● **Given problem**: Output each line of the material exactly as it stands.

● **Material provided**:
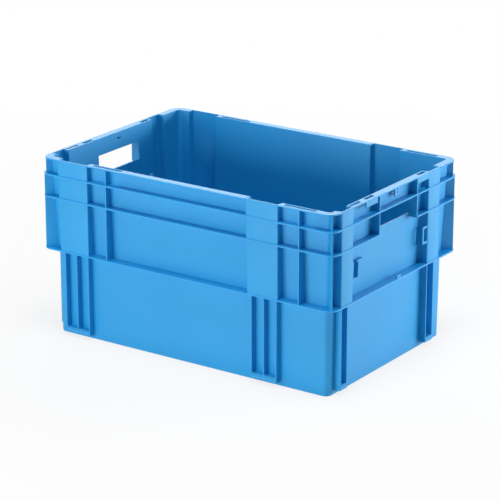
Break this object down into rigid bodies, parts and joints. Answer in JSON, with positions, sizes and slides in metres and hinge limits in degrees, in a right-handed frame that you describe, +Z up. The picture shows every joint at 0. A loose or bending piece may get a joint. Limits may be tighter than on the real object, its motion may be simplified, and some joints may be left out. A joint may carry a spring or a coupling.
{
  "type": "stack and nest storage crate",
  "caption": "Rigid open-topped plastic storage crate with a flared ribbed band, hand holes and half-turn columns and channels for stacking and nesting.",
  "frame": {"origin": "on the ground, under the middle of the crate", "axes": "+Z up, X along the long sides, Y along the ends, -Y is the front"},
  "size_m": [0.6, 0.4, 0.32],
  "materials": {
    "polypropylene": "moulded, fine texture, low sheen"
  },
  "bodies": {
    "root": {"card_clip_left": "polypropylene", "card_clip_right": "polypropylene", "channel_front_left": "polypropylene", "channel_front_right": "polypropylene", "channel_left_far": "polypropylene", "channel_left_near": "polypropylene", "channel_rear_left": "polypropylene", "channel_rear_right": "polypropylene", "channel_right_far": "polypropylene", "channel_right_near": "polypropylene", "corner_panel_front_left": "polypropylene", "corner_panel_front_right": "polypropylene", "corner_panel_rear_left": "polypropylene", "corner_panel_rear_right": "polypropylene", "end_panel_left": "polypropylene", "end_panel_right": "polypropylene", "flange_front": "polypropylene", "flange_left": "polypropylene", "flange_rear": "polypropylene", "flange_right": "polypropylene", "floor_grid": "polypropylene", "floor_plate": "polypropylene", "handle_frame_left": "polypropylene", "handle_frame_right": "polypropylene", "long_panel_front": "polypropylene", "long_panel_rear": "polypropylene", "lower_wall_front": "polypropylene", "lower_wall_left": "polypropylene", "lower_wall_rear": "polypropylene", "lower_wall_right": "polypropylene", "middle_rib_front": "polypropylene", "middle_rib_left_far": "polypropylene", "middle_rib_left_near": "polypropylene", "middle_rib_rear": "polypropylene", "middle_rib_right_far": "polypropylene", "middle_rib_right_near": "polypropylene", "rim_corner_front_left": "polypropylene", "rim_corner_front_right": "polypropylene", "rim_corner_rear_left": "polypropylene", "rim_corner_rear_right": "polypropylene", "rim_front": "polypropylene", "rim_left": "polypropylene", "rim_rear": "polypropylene", "rim_right": "polypropylene", "seal_lug_left": "polypropylene", "seal_lug_right": "polypropylene", "stack_column_front_left": "polypropylene", "stack_column_front_right": "polypropylene", "stack_column_left_far": "polypropylene", "stack_column_left_near": "polypropylene", "stack_column_rear_left": "polypropylene", "stack_column_rear_right": "polypropylene", "stack_column_right_far": "polypropylene", "stack_column_right_near": "polypropylene", "upper_rib_front": "polypropylene", "upper_rib_rear": "polypropylene", "upright_rib_front_left": "polypropylene", "upright_rib_front_right": "polypropylene", "upright_rib_rear_left": "polypropylene", "upright_rib_rear_right": "polypropylene"}
  },
  "joints": []
}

● **Final answer**:
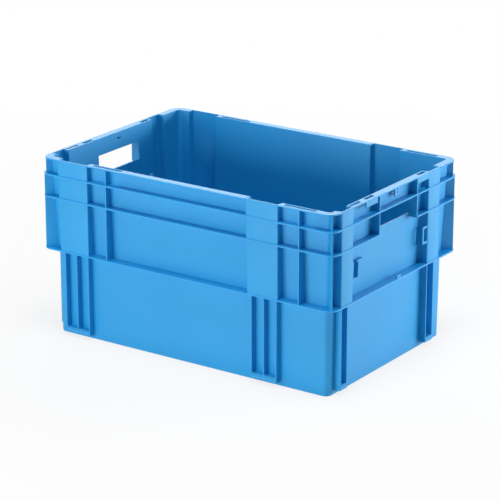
Break this object down into rigid bodies, parts and joints. Answer in JSON, with positions, sizes and slides in metres and hinge limits in degrees, in a right-handed frame that you describe, +Z up. The picture shows every joint at 0. A loose or bending piece may get a joint. Limits may be tighter than on the real object, its motion may be simplified, and some joints may be left out. A joint may carry a spring or a coupling.
{
  "type": "stack and nest storage crate",
  "caption": "Rigid open-topped plastic storage crate with a flared ribbed band, hand holes and half-turn columns and channels for stacking and nesting.",
  "frame": {"origin": "on the ground, under the middle of the crate", "axes": "+Z up, X along the long sides, Y along the ends, -Y is the front"},
  "size_m": [0.6, 0.4, 0.32],
  "materials": {
    "polypropylene": "moulded, fine texture, low sheen"
  },
  "bodies": {
    "root": {"card_clip_left": "polypropylene", "card_clip_right": "polypropylene", "channel_front_left": "polypropylene", "channel_front_right": "polypropylene", "channel_left_far": "polypropylene", "channel_left_near": "polypropylene", "channel_rear_left": "polypropylene", "channel_rear_right": "polypropylene", "channel_right_far": "polypropylene", "channel_right_near": "polypropylene", "corner_panel_front_left": "polypropylene", "corner_panel_front_right": "polypropylene", "corner_panel_rear_left": "polypropylene", "corner_panel_rear_right": "polypropylene", "end_panel_left": "polypropylene", "end_panel_right": "polypropylene", "flange_front": "polypropylene", "flange_left": "polypropylene", "flange_rear": "polypropylene", "flange_right": "polypropylene", "floor_grid": "polypropylene", "floor_plate": "polypropylene", "handle_frame_left": "polypropylene", "handle_frame_right": "polypropylene", "long_panel_front": "polypropylene", "long_panel_rear": "polypropylene", "lower_wall_front": "polypropylene", "lower_wall_left": "polypropylene", "lower_wall_rear": "polypropylene", "lower_wall_right": "polypropylene", "middle_rib_front": "polypropylene", "middle_rib_left_far": "polypropylene", "middle_rib_left_near": "polypropylene", "middle_rib_rear": "polypropylene", "middle_rib_right_far": "polypropylene", "middle_rib_right_near": "polypropylene", "rim_corner_front_left": "polypropylene", "rim_corner_front_right": "polypropylene", "rim_corner_rear_left": "polypropylene", "rim_corner_rear_right": "polypropylene", "rim_front": "polypropylene", "rim_left": "polypropylene", "rim_rear": "polypropylene", "rim_right": "polypropylene", "seal_lug_left": "polypropylene", "seal_lug_right": "polypropylene", "stack_column_front_left": "polypropylene", "stack_column_front_right": "polypropylene", "stack_column_left_far": "polypropylene", "stack_column_left_near": "polypropylene", "stack_column_rear_left": "polypropylene", "stack_column_rear_right": "polypropylene", "stack_column_right_far": "polypropylene", "stack_column_right_near": "polypropylene", "upper_rib_front": "polypropylene", "upper_rib_rear": "polypropylene", "upright_rib_front_left": "polypropylene", "upright_rib_front_right": "polypropylene", "upright_rib_rear_left": "polypropylene", "upright_rib_rear_right": "polypropylene"}
  },
  "joints": []
}